Effects of submersion depth on wave uplift force acting on Biloxi Bay Bridge decks during Hurricane Katrina

A large portion of the Biloxi Bay Bridge was submerged and destroyed by surface waves and storm surge associated with Hurricane Katrina in 2005. In this paper, the time history of wave forces exerted on the Biloxi Bay Bridge during Hurricane Katrina was investigated by a wave-loading model. The Volume of Fluid (VOF) method was adopted in the model to track the variations of water surface levels. In order to obtain wave parameters and storm-surge elevation at the bridge site during Hurricane Katrina, a storm surge model and a wave propagation model were coupled to hindcast the hydrodynamic conditions.
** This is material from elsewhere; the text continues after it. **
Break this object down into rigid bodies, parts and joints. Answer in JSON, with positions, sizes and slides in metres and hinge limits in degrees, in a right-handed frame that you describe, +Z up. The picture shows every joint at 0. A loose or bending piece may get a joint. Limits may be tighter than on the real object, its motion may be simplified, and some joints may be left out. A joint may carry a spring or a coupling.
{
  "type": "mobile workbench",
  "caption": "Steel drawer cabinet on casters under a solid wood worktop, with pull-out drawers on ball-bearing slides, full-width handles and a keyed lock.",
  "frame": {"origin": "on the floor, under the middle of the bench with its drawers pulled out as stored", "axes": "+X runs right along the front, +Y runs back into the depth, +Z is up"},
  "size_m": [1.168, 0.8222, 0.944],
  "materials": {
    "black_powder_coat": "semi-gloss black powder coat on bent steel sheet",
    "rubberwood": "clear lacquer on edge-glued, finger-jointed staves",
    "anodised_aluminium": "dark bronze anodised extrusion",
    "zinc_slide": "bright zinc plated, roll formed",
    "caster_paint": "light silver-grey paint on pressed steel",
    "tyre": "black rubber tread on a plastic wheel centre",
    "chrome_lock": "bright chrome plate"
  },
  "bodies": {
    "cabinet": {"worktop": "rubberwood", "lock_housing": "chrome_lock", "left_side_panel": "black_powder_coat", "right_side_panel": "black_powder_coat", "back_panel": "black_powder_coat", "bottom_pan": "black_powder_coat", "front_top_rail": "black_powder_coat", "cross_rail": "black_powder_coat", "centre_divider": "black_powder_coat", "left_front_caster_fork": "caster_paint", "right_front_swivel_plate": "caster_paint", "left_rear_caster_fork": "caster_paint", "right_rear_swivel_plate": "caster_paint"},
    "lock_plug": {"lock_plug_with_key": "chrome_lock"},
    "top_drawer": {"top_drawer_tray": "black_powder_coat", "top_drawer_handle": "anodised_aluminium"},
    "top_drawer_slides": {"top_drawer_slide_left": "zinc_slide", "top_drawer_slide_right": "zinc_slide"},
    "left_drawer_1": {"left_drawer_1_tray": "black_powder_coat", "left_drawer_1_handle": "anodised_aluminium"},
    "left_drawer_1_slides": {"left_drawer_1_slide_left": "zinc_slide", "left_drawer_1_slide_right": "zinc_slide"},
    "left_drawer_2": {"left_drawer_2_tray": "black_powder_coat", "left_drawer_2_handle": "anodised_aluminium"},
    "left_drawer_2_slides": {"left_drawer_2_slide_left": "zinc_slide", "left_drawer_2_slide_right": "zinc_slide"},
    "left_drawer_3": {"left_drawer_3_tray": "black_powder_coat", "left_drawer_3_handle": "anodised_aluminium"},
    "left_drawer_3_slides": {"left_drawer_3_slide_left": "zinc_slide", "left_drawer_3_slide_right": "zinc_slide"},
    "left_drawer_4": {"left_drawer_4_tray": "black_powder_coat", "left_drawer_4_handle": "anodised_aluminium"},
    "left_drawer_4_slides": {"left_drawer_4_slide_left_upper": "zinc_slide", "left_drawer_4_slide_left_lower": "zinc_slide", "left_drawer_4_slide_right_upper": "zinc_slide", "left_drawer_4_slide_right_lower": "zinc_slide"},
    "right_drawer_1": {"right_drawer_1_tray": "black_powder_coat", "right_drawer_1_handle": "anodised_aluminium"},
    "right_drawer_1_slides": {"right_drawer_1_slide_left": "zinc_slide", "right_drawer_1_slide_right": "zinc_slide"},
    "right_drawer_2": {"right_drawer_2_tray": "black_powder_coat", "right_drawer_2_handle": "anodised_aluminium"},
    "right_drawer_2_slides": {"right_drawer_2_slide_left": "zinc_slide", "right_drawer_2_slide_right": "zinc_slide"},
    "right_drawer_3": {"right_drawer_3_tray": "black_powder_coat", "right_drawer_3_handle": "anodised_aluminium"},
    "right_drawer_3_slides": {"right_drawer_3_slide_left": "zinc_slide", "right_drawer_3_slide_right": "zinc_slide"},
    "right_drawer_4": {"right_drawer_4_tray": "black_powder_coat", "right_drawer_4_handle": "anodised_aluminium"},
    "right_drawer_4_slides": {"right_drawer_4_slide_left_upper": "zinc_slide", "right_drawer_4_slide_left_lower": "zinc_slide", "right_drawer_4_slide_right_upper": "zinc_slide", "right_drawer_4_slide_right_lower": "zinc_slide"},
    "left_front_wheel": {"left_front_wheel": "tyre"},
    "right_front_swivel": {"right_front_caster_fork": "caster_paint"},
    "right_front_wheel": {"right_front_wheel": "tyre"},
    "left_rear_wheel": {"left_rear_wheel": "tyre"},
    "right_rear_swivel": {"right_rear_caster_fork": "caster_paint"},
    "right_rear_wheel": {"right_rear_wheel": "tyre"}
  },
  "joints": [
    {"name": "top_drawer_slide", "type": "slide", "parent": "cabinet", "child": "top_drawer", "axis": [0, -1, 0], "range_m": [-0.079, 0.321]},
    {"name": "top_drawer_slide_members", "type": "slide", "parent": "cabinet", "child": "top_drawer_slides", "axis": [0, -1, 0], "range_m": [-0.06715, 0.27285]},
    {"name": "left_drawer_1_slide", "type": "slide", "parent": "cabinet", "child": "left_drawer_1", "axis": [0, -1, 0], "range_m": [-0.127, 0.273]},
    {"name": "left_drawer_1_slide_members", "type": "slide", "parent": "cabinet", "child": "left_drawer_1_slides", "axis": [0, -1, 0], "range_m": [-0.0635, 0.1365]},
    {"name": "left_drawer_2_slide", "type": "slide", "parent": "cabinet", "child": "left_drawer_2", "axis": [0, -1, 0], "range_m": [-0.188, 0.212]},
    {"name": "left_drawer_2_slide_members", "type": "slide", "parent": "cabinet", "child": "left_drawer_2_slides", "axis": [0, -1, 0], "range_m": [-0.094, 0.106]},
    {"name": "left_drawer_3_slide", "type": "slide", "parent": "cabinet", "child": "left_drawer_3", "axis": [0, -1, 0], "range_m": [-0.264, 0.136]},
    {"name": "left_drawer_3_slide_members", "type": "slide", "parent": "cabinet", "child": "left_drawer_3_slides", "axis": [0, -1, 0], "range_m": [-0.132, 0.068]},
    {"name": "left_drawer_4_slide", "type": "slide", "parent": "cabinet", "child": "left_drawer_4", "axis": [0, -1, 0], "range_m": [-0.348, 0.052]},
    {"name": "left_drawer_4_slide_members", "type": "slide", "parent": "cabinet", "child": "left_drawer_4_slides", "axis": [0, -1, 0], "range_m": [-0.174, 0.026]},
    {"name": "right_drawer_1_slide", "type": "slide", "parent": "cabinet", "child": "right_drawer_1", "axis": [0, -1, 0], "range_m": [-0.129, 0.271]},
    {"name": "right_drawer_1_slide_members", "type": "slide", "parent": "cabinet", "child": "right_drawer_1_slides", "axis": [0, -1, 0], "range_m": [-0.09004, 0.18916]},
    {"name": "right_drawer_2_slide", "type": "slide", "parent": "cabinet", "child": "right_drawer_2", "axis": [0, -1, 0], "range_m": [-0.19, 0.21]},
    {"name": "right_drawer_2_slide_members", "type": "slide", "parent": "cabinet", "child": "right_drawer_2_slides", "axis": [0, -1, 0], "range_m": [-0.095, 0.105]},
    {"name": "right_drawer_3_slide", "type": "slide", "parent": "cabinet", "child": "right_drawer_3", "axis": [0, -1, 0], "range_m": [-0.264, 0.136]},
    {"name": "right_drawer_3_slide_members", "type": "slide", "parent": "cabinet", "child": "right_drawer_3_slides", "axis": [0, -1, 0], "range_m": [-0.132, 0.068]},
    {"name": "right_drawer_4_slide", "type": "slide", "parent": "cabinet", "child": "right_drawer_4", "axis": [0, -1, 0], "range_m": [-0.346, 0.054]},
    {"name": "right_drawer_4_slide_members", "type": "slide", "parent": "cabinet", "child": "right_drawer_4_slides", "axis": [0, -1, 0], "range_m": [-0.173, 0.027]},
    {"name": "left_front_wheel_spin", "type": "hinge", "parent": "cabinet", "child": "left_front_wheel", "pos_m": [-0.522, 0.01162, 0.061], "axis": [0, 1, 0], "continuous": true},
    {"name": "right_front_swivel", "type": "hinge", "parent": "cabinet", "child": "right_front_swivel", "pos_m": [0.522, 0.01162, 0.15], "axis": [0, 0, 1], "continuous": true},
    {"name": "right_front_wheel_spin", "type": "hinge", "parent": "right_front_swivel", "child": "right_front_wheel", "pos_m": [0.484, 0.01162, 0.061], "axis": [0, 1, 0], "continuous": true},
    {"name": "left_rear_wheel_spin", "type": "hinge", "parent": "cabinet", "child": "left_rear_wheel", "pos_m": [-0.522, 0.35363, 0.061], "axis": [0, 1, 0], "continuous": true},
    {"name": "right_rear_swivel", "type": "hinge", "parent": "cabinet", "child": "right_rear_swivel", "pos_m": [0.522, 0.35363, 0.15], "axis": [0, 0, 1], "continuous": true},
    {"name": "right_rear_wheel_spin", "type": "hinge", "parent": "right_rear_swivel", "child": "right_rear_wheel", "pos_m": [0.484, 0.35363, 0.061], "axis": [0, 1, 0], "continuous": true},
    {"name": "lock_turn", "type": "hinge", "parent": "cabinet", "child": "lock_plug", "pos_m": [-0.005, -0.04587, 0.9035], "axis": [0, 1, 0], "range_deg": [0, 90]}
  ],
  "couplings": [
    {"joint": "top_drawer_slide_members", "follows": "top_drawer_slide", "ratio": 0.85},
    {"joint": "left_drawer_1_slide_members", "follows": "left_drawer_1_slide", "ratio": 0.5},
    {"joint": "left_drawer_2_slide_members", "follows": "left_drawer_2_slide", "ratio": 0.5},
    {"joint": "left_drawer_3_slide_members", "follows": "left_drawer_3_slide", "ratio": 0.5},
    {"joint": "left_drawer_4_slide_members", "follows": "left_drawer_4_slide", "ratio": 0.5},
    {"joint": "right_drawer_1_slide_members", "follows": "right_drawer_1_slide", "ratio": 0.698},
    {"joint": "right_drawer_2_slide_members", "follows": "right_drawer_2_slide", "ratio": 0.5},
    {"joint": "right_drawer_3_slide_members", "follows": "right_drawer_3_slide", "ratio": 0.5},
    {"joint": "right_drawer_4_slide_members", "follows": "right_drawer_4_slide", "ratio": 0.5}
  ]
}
Outputs of the coupled wave–surge models were imported to the wave-loading model to simulate the dynamic wave forces acting on the bridge deck. In order to evaluate the maximum uplift wave force, five different bridge deck elevations submerged at different water depths were investigated. The processes of wave–bridge interaction were simulated by the wave-loading model. The wave profiles, velocity field in the vicinity of the bridge, and dynamic wave forces on the decks were analyzed. Results indicate that the uplift force on the submerged bridge deck span exceeded its own weight under the extreme wave and storm surge conditions during Hurricane Katrina. Moreover, the numerical simulations suggest that the maximum uplift wave force occurred when the storm surge water level reached the top of the bridge deck.